'''
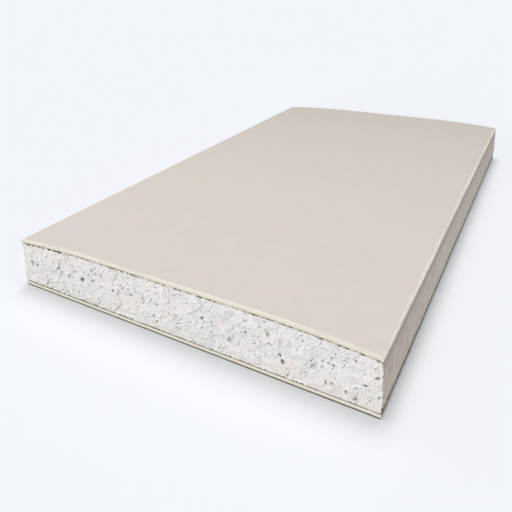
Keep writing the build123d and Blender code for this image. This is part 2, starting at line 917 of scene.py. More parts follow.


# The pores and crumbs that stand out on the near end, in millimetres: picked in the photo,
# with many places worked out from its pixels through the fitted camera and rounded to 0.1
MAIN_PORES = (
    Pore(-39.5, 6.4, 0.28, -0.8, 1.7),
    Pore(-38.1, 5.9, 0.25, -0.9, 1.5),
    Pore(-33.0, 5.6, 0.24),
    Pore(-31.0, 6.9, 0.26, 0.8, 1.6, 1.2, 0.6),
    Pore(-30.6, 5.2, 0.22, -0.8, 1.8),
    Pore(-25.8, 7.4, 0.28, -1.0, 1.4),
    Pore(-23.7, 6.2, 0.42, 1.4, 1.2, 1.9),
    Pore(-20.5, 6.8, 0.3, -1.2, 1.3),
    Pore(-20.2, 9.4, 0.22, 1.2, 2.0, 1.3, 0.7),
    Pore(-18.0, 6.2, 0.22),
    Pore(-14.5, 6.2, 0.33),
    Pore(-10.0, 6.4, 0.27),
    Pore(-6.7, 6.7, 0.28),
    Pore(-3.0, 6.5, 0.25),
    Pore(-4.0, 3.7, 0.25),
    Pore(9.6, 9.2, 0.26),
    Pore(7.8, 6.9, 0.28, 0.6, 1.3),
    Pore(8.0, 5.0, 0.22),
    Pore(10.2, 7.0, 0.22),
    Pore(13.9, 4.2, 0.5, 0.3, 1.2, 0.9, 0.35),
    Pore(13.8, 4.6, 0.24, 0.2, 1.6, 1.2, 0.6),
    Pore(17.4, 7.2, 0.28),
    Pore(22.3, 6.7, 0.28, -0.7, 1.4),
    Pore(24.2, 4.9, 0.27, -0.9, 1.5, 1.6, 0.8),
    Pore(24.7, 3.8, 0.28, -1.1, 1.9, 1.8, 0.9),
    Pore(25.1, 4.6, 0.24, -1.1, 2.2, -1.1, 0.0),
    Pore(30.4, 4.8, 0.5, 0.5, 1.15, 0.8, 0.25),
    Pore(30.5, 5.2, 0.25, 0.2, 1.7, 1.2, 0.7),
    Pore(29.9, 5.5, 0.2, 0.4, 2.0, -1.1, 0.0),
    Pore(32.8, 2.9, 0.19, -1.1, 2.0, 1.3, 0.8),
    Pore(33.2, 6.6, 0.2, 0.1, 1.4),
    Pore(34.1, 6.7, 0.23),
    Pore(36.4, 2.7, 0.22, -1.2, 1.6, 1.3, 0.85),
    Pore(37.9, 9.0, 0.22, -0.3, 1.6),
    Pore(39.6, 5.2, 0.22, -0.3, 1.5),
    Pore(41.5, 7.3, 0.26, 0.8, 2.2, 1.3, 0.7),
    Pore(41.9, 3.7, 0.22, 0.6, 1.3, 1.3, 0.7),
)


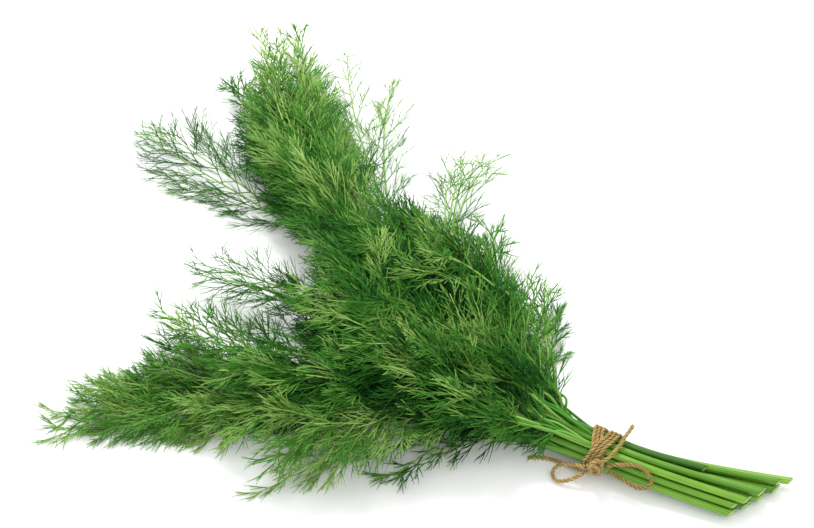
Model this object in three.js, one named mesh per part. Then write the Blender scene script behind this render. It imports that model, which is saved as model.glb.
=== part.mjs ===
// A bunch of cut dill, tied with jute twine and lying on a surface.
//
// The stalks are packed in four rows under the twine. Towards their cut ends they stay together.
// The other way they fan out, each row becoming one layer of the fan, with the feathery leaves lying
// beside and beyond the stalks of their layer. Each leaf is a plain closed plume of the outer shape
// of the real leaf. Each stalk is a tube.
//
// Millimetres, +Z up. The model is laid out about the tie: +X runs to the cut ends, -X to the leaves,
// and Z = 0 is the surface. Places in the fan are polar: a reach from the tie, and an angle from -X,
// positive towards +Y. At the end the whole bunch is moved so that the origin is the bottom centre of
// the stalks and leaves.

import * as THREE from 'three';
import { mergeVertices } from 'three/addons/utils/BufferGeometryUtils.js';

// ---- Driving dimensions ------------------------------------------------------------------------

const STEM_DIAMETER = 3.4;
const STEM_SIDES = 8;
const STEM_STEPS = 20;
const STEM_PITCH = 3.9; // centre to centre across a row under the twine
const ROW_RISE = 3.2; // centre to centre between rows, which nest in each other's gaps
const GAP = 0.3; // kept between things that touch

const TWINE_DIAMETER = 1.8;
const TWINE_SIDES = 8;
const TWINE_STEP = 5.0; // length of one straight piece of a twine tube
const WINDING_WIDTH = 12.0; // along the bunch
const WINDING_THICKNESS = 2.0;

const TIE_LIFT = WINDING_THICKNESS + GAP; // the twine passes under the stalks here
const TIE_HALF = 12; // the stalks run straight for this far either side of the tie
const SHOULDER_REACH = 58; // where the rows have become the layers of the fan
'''
Exercise task: For each line of the entries that includes "which", show that line.

Exercise output:
Model this object in three.js, one named mesh per part. Then write the Blender scene script behind this render. It imports that model, which is saved as model.glb.
const ROW_RISE = 3.2; // centre to centre between rows, which nest in each other's gaps